Looking for a creative outlet, Aubrey began visiting garden shows to get ideas for building a pond. Eventually, he looked west to the rocky beauty of Pikes Peak for inspiration.
Today, his yard features two burbling water ponds, clumps of native grass, a mix of hardy mugho pine bushes and Austrian pine trees and meandering paths of moss rock. Large, weathered stones, strategically placed, pay homage to the beauty of the nearby mountains.
It all flows pleasingly. It’s easy to maintain. And each of the three landscape zones around his house require just an hour of watering a week.
Aubrey didn’t start out to experiment with xeriscape gardening. But, in the end, the results were visually stunning and water-efficient.
“If you look at the mountains around us, they’re just big rocks — and they’re beautiful,” he said recently. “I wanted to duplicate what Mother Nature has provided us.”
Across Colorado Springs, other water users motivated by restrictions and rising prices began to change the look of their landscaping, replacing thirsty plants and grasses with rocks and hardier vegetation.
Others discovered that their yards, even those covered with bluegrass, could survive with less watering.
Summer residential water use dropped in Colorado Springs and up the Front Range. Whether motivated by environmental concerns, a sense of resignation or water bills that reflected new water pricing, residents conserved.
A recent survey by Boulderbased Western Resource Advocates showed residents of the largest cities in Colorado cut their water use by an average of about 15 percent from 2000 to 2006.
Colorado Springs residents, according to the survey, slashed their per-person, perday water use more than any other Front Range residents, a whopping 32 percent from 2000 to 2006.
Ann Seymour, water conservation manager for Colorado Springs Utilities, thinks local residents have embraced the notion they must conserve water, drought or no.
In fact, the utility recently released for public comment a more ambitious conservation plan for the years 2008 to 2012. It increases conservationeducation programs, focuses on water savings by commercial and industrial water savings and suggests some modest regulations.
The proposal projects enhanced conservation efforts will save about 29.7 billion gallons by 2017, which would translate to 7.6 percent of the utility’s annual water production.
Neil Grigg, an engineering professor at Colorado State University and a water consultant, said conservation savings in cities along the Front Range have varied, and it will be up to individual water providers to decide what incentives will work for their community.
But he said the emphasis on conservation — including higher-priced water above certain usage levels — is sending the message: Water in Colorado is a fickle, ephemeral commodity that has a real value, much like natural gas or oil.
Storing the surplus
Conservation may well be one of the lessons of the drought that has been heeded.
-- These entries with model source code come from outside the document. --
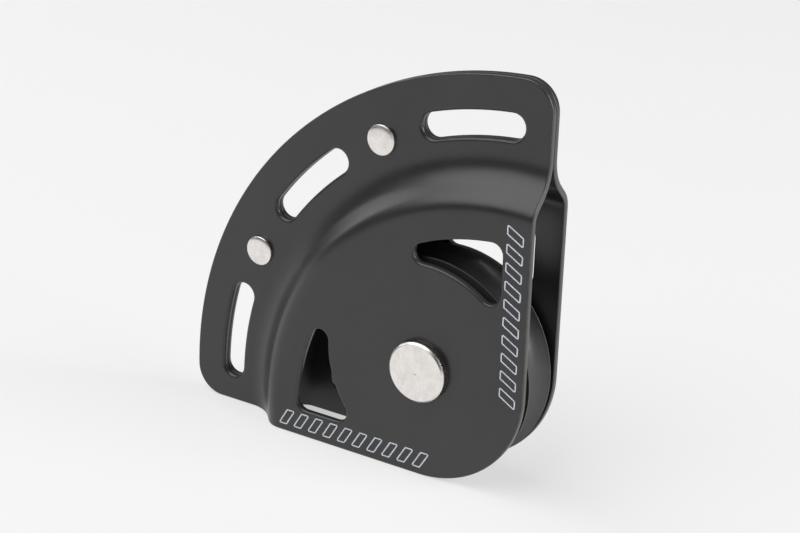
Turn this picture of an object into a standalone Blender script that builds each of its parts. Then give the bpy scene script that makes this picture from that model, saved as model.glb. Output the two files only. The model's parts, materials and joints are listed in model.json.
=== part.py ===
"""Single-sheave block for the corner of a sail, lashed on with webbing.

Two pressed quarter-circle plates meet face to face in a flange, where the webbing and two rivets
hold them, and stand apart around the sheave. +X points to the open side, +Y through the plates
from front to back, +Z up. The origin is under the middle of the block, at the height of the two
straight bottom edges. Sizes are in millimetres and become metres in the meshes.
"""

import math

import bmesh
import bpy
from mathutils import Matrix, Vector

MM = 0.001

# Outline of the plates. Arcs are struck from the hub, the centre of the quarter circle.
OUTER_R = 100.0
EDGE_BEYOND_HUB = 7.0  # how far the straight edges lie past the hub
TIP_R = 8.0  # rounding where the arc meets a straight edge
HUB_X = OUTER_R - (OUTER_R + EDGE_BEYOND_HUB) / 2
HUB_Z = EDGE_BEYOND_HUB
AXLE_FROM_HUB = 22.4  # the axle lies this far in from the hub, both ways
AXLE_X = HUB_X - AXLE_FROM_HUB
AXLE_Z = HUB_Z + AXLE_FROM_HUB
CORNER_R = 29.0

# Section of a plate, from the mid-plane outwards
SHEET = 1.8
SEAT_GAP = 0.05  # hairline beside a face that another piece rests on
RAISED_FACE = 9.1  # outer face around the sheave, from the mid-plane
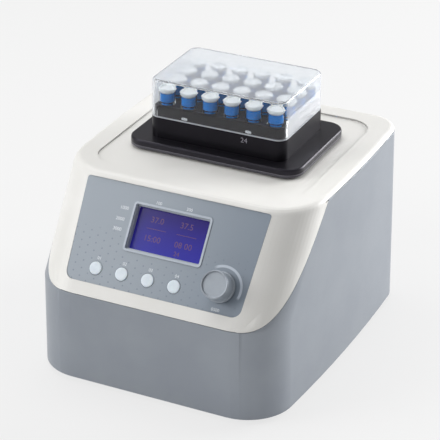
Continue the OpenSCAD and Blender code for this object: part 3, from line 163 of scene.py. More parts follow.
# Plain finishes
finishes = {
    # ABS, sprayed warm white: a fine even orange peel, soft broad sheen
    "coverSprayedAbs": {
        "colour": "#E6E5E2", "patch": "#E2E1DD", "patchMm": 60, "grainMm": 1.1, "reliefMm": 0.012,
        "roughness": (0.34, 0.44), "set": {"IOR": 1.5}},
    # steel shell, powder coated blue grey: fine grain and a low sheen
    "housingPowderCoat": {
        "colour": "#949AA2", "patch": "#8E949D", "patchMm": 45, "grainMm": 0.9, "reliefMm": 0.02,
        "roughness": (0.3, 0.4), "set": {"IOR": 1.5, "Metallic": 0.25}},
    # moulded light grey ABS round the window
    "bezelAbs": {
        "colour": "#B7BFC9", "patch": "#B0B9C4", "patchMm": 12, "grainMm": 0.8, "reliefMm": 0.006,
        "roughness": (0.3, 0.4)},
    # moulded grey ABS of the display's frame
    "frameAbs": {
        "colour": "#A9AFB6", "patch": "#A1A7AF", "patchMm": 9, "grainMm": 0.6, "reliefMm": 0.008,
        "roughness": (0.4, 0.52)},
    # moulded black polyamide of inlet, switch and fan: fine spark-eroded texture
    "blackPolyamide": {
        "colour": "#1C1C1E", "patch": "#222225", "patchMm": 10, "grainMm": 0.5, "reliefMm": 0.02,
        "roughness": (0.42, 0.58)},
    # moulded pale silicone of the buttons, matt and slightly cool
    "buttonSilicone": {
        "colour": "#E3E9F0", "patch": "#DCE3EB", "patchMm": 4, "grainMm": 0.5, "reliefMm": 0.008,
        "roughness": (0.38, 0.5), "set": {"Subsurface Weight": 0.08}},
    # white acetal of the encoder's plunger
    "whiteAcetal": {
        "colour": "#E4E4DF", "patch": "#DEDED8", "patchMm": 6, "grainMm": 0.6, "reliefMm": 0.004,
        "roughness": (0.35, 0.45)},
    # ABS knob, sprayed metallic grey: tiny flakes and a satin sheen
    "knobSprayedAbs": {
        "colour": "#9BA2AA", "patch": "#949BA4", "patchMm": 7, "grainMm": 0.35, "reliefMm": 0.006,
        "roughness": (0.32, 0.44), "set": {"Metallic": 0.3}},
    # cold-rolled steel sheet: rolled lines along its length
    "rolledSteel": {
        "colour": "#A9ACB0", "patch": "#9FA3A8", "patchMm": 30, "grainMm": 0.8, "reliefMm": 0.008,
        "stretch": (1, 0.04, 1), "roughness": (0.28, 0.42), "set": {"Metallic": 1.0}},
    # zinc-plated screw steel with a faint yellow cast
    "zincSteel": {
        "colour": "#B2B2AC", "patch": "#A4A5A2", "patchMm": 3, "grainMm": 0.4, "reliefMm": 0.006,
        "roughness": (0.25, 0.38), "set": {"Metallic": 1.0}},
    # ground shaft steel: fine rings round the shaft
    "groundSteel": {
        "colour": "#C6C9CC", "patch": "#BBBEC2", "patchMm": 8, "grainMm": 0.5, "reliefMm": 0.004,
        "stretch": (0.05, 0.05, 1), "roughness": (0.14, 0.26), "set": {"Metallic": 1.0}},
    # polished bearing steel
    "bearingSteel": {
        "colour": "#D2D4D6", "patch": "#C8CBCE", "patchMm": 6, "grainMm": 0.8, "reliefMm": 0.002,
        "roughness": (0.08, 0.18), "set": {"Metallic": 1.0}},
    # turned brass
    "turnedBrass": {
        "colour": "#C6A861", "patch": "#B99B56", "patchMm": 5, "grainMm": 0.5, "reliefMm": 0.004,
        "stretch": (0.1, 0.1, 1), "roughness": (0.2, 0.34), "set": {"Metallic": 1.0}},
    # enamelled copper winding: wires 0.8 mm thick, one beside the next
    "copperWinding": {
        "colour": "#B0622F", "patch": "#8E4A22", "patchMm": 4, "grainMm": 0.8, "reliefMm": 0.15,
        "stretch": (0.1, 0.1, 1), "roughness": (0.25, 0.45), "set": {"Metallic": 0.9}},
    # black stove enamel on the motor can
    "motorEnamel": {
        "colour": "#2B2E33", "patch": "#25282D", "patchMm": 20, "grainMm": 1.2, "reliefMm": 0.02,
        "roughness": (0.3, 0.44)},
    # iron laminations of the rotor: sheets 0.5 mm thick
    "ironLaminations": {
        "colour": "#5C6067", "patch": "#50545A", "patchMm": 6, "grainMm": 0.5, "reliefMm": 0.04,
        "stretch": (0.02, 0.02, 1), "roughness": (0.4, 0.55), "set": {"Metallic": 1.0}},
    # die-cast aluminium: a dull pitted skin
    "castAluminium": {
        "colour": "#A2A6AA", "patch": "#94989D", "patchMm": 9, "grainMm": 1.1, "reliefMm": 0.05,
        "roughness": (0.42, 0.58), "set": {"Metallic": 1.0}},
    # milled aluminium: cutter lines across the face
    "milledAluminium": {
        "colour": "#BCBFC3", "patch": "#B0B4B8", "patchMm": 14, "grainMm": 0.7, "reliefMm": 0.01,
        "stretch": (0.06, 1, 1), "roughness": (0.24, 0.38), "set": {"Metallic": 1.0}},
    # aluminium, bead blasted and anodised black: near black, fine grain, soft violet-grey sheen
    "blackAnodised": {
        "colour": "#0F0E11", "patch": "#121115", "patchMm": 22, "grainMm": 0.45, "reliefMm": 0.012,
        "roughness": (0.28, 0.4), "edgeMm": 0.35,
        "set": {"Specular IOR Level": 0.2, "Specular Tint": (0.86, 0.82, 1.0, 1.0)}},
    # moulded silicone of the heater pad, with the weave of its glass cloth pressed in
    "siliconePad": {
        "colour": "#A24733", "patch": "#96402E", "patchMm": 8, "grainMm": 1.2, "reliefMm": 0.05,
        "roughness": (0.55, 0.7)},
    # black moulded rubber of the feet
    "footRubber": {
        "colour": "#1A1A1B", "patch": "#202021", "patchMm": 6, "grainMm": 0.6, "reliefMm": 0.03,
        "roughness": (0.6, 0.78)},
    # PVC insulation of the leads, brown
    "leadPvc": {
        "colour": "#4A3126", "patch": "#412A20", "patchMm": 10, "grainMm": 0.8, "reliefMm": 0.006,
        "roughness": (0.35, 0.48)},
    # polypropylene of the caps: milky, lets some light through
    "capPolypropylene": {
        "colour": "#F4F7F9", "patch": "#EDF2F6", "patchMm": 5, "grainMm": 0.7, "reliefMm": 0.004,
        "roughness": (0.28, 0.38), "set": {"Transmission Weight": 0.25, "IOR": 1.49}},
    # clear polypropylene of the tubes: a thin hazy wall
    "tubePolypropylene": {
        "colour": "#EEF4F8", "patch": "#E6EEF4", "patchMm": 6, "grainMm": 0.8, "reliefMm": 0.003,
        "roughness": (0.04, 0.1), "set": {"Transmission Weight": 1.0, "IOR": 1.12}},
    # dyed water in the tubes
    "dyedWater": {
        "colour": "#0E93EE", "patch": "#0C84DE", "patchMm": 5, "grainMm": 2.0, "reliefMm": 0.002,
        "roughness": (0.1, 0.16), "set": {"IOR": 1.33, "Specular IOR Level": 0.2}},
    # white screen print on the panel
    "screenPrint": {
        "colour": "#E9EDF1", "patch": "#E2E7EC", "patchMm": 3, "grainMm": 0.4, "reliefMm": 0.002,
        "roughness": (0.45, 0.55)},
    # grey screen print on the block
    "greyPrint": {
        "colour": "#8E8C96", "patch": "#86848E", "patchMm": 3, "grainMm": 0.4, "reliefMm": 0.002,
        "roughness": (0.45, 0.55)},
}
material = {name: makeFinish(name, finish) for name, finish in finishes.items()}
print("finishes made:", len(material))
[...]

It’s not enough, however.
“Conservation is critical, but it is not the solution by any means,” said hydrogeologist Julia Murphy, owner of Colorado Springs-based Groundwater Investigations.
Murphy said large water providers who depend on surface water, those that supply water from aquifers under the Front Range and individual well users on the plains all face different challenges.
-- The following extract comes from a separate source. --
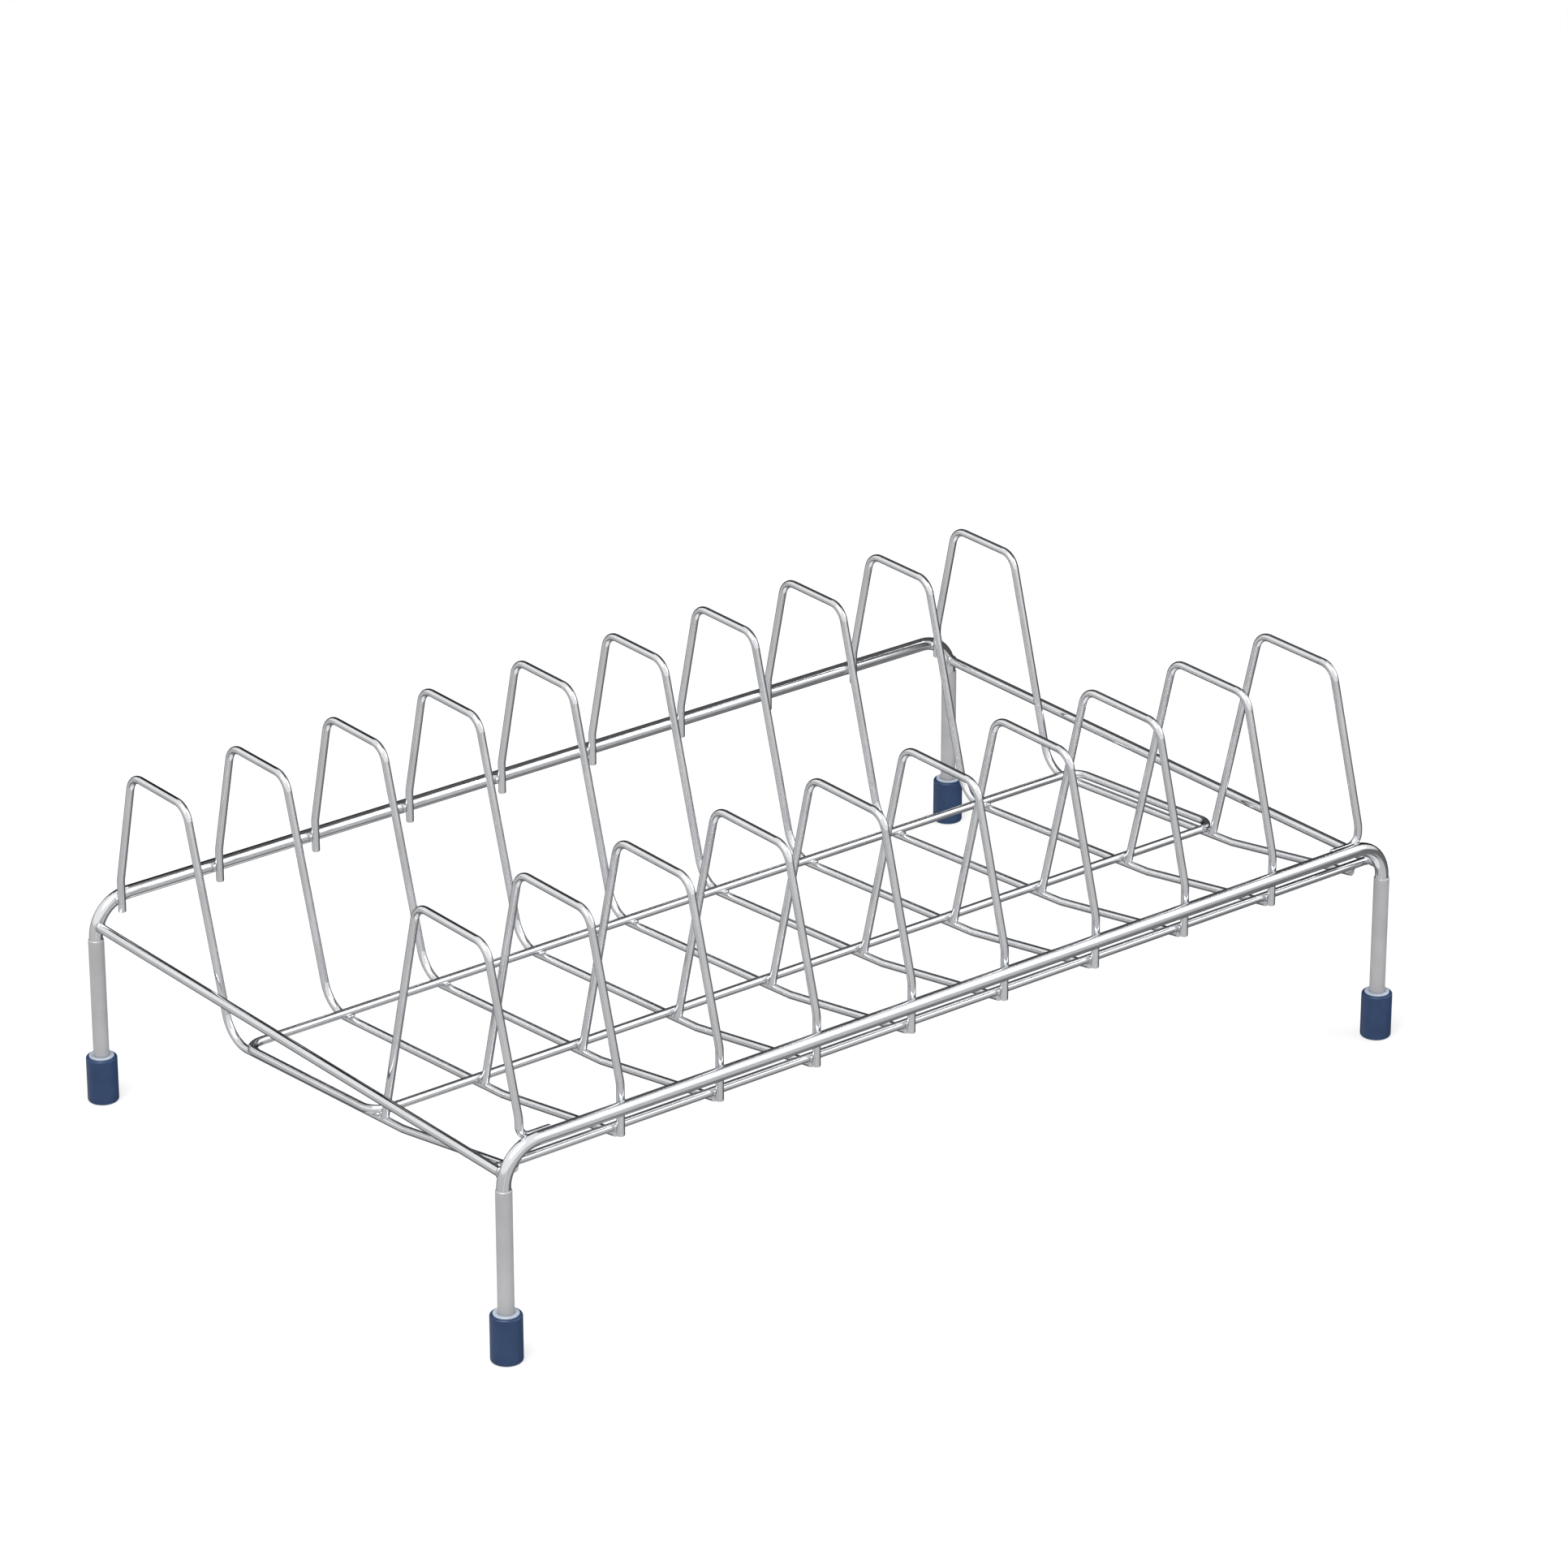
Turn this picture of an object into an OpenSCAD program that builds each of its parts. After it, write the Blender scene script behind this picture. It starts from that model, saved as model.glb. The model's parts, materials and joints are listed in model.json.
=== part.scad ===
// Chromed wire dish rack: two bent side rails on tube legs with plastic feet,
// and a row of wire hoops that hold plates on edge.
// Origin on the floor under the middle, X along the rack, Y to the far side, Z up.

/* [Overall size] */
// Length over the feet
overall_length = 395; // [360:1:430]
// Width over the feet
overall_width = 250; // [235:1:280]
// Height from the floor to the top of the near hoops
overall_height = 140; // [130:1:160]

/* [Feet] */
// Diameter of a foot
foot_diameter = 11; // [9:0.5:14]
// Height of a foot
foot_height = 17; // [12:0.5:22]
// Thickness of the floor of a foot, under the leg
foot_floor = 3; // [2:0.5:5]
// Rounding of the rim at both ends of a foot
foot_rounding = 0.8; // [0.4:0.1:1.2]
// Difference between the bore of a foot and the leg
foot_clearance = 0.1; // [0.05:0.05:0.3]

/* [Legs and side rails] */
// Diameter of a leg tube
leg_diameter = 5.6; // [5.2:0.1:7]
// Diameter of a side rail
rail_diameter = 4.8; // [4.4:0.1:5.2]
// Diameter of a side rail's thinner end, inside a leg
rail_end_diameter = 4.2; // [3.6:0.1:4.4]
// Height of the middle of a side rail
rail_height = 76; // [70:0.5:84]
// Radius of the bend from a side rail into a leg, on the middle of the rod
rail_bend = 13.5; // [11:0.5:16]
// Length of a side rail between its bend and the top of a leg tube
leg_gap = 0.5; // [0.3:0.1:2]
// Depth of the rail's end inside a leg
rail_seat = 20; // [14:0.5:26]
// Difference between the bore of a leg and the rail's end
rail_clearance = 0.1; // [0.05:0.05:0.3]
// Size of the slope around the top of a leg
leg_shoulder = 0.3; // [0.1:0.05:0.5]

/* [End bars and lower rail] */
// Diameter of an end bar
end_bar_diameter = 3.4; // [2.8:0.1:4]
// Height of a side rail over the end bars and the lower rail, middle to middle
end_bar_drop = 9.2; // [8:0.1:10.5]
// Diameter of the lower rail
lower_rail_diameter = 3; // [2.6:0.1:3.4]

/* [Cross wires and tray] */
// Number of hoops along each side
hoop_count = 10; // [5:1:10]
// Distance of the outermost hoops from the middle of the legs
hoop_margin = 9; // [7:0.5:16]
// Diameter of a cross wire
cross_diameter = 2.8; // [2.4:0.1:3.2]
// Height of the middle of a cross wire at a far hoop's lower bend
tray_height = 46.5; // [43:0.5:50]
// Rise of a cross wire from there to the near side of the tray
tray_rise = 7; // [3:0.5:8]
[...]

But she said the drought should have sent a clear message to all of them: “Our reservoirs are inadequate to address the demands.”
Building new reservoirs or even expanding existing reservoirs is fraught with political, financial and legal hurdles. Many experts are toying with the idea of storing excess water in underground aquifers.
Colorado Springs Utilities is experimenting with the concept in the Denver Basin. The caretakers of Upper Black Squirrel aquifer, which supplies water to much of eastern El Paso County, are interested in the Cherokee Water District recharging the dwindling aquifer with treated waste water. And promising underground storage sites have been identified elsewhere on the Front Range.
Still, today the technology is more promise than reality.
“I think the drought should have sent the signals that it is not a temporary condition and that in Colorado, we must store the surplus when you have it to use in drought years,” said Kathy Hare, a member of the board responsible for ensuring the long-term health of the Upper Black Squirrel alluvial aquifer. “That’s an area we have made no advancements since the drought. We really need to deal with it.
“So far,” she said, “it’s business as usual. And that’s sad.”
Beyond the rhetoric
Simply increasing water storage isn’t enough, many experts say. You have to have the water to store.
The drought and subsequent studies, Murphy said, highlighted the need to capture all the water the state is entitled to under compacts with other Western states and build the pipes and pumps needed to convey it to the Front Range, particularly to groundwater users now tapping the nonrenewable Denver Basin aquifer.
So far, she said, there’s been little progress beyond simply talking, with divisions still evident between various water users. Murphy has seen it first-hand as a member of the Metro Roundtable, one of nine groups established statewide and charged with finding solutions to Colorado’s water problems.
“Some of the older people, I call them the elders, come up to speak and tell us they had the same conversations 10 or 20 years ago,” she said. “There needs to be a step toward progress. Solutions have to be analyzed to bring water in.”
That isn’t going to be easy, since additional water will have to come from either the Western Slope or agricultural users.
Although legislation enacted during the drought makes it easier for water providers to lease water from willing farmers, few are eager for the public reaction if the eastern third of the state was gutted to feed suburban sprawl.
And neighbors to the west who have seen water diverted to the Front Range for years are reluctant to see more flow out of their basins unless they benefit from a project.
Murphy, unlike some experts, thinks additional water will come from the west, not the east. She says it’s crucial for Colorado’s future to bridge the gap between those who have the water and those who need it.
“We need to find a way to collectively come together and make it work for everyone,” she said. “That’s very idealistic, but it’s the right approach.”
One question seldom asked is whether the state can sustain its rapid growth in the face of water problems.
Neither the El Paso County Commission nor the Colorado Springs City Council has shown any desire to dampen the housing growth that has led, in part, to the proliferation of rural wells and the city’s proposed $1 billion pipeline and reservoir project called the Southern Delivery System.
Even if growth slows during the next two decades, Colorado is flirting with a water crisis should drought reappear, experts say.
Grigg, the CSU engineering professor, said Colorado’s water problems have been identified.
Potential solutions have been thrown on the table. Now it’s a matter of compromising, paying the cost — and combating human nature.
“Nobody likes to plan for a crisis. It’s built into human nature,” he said. “When the crisis is over, we go back to the way we were before.”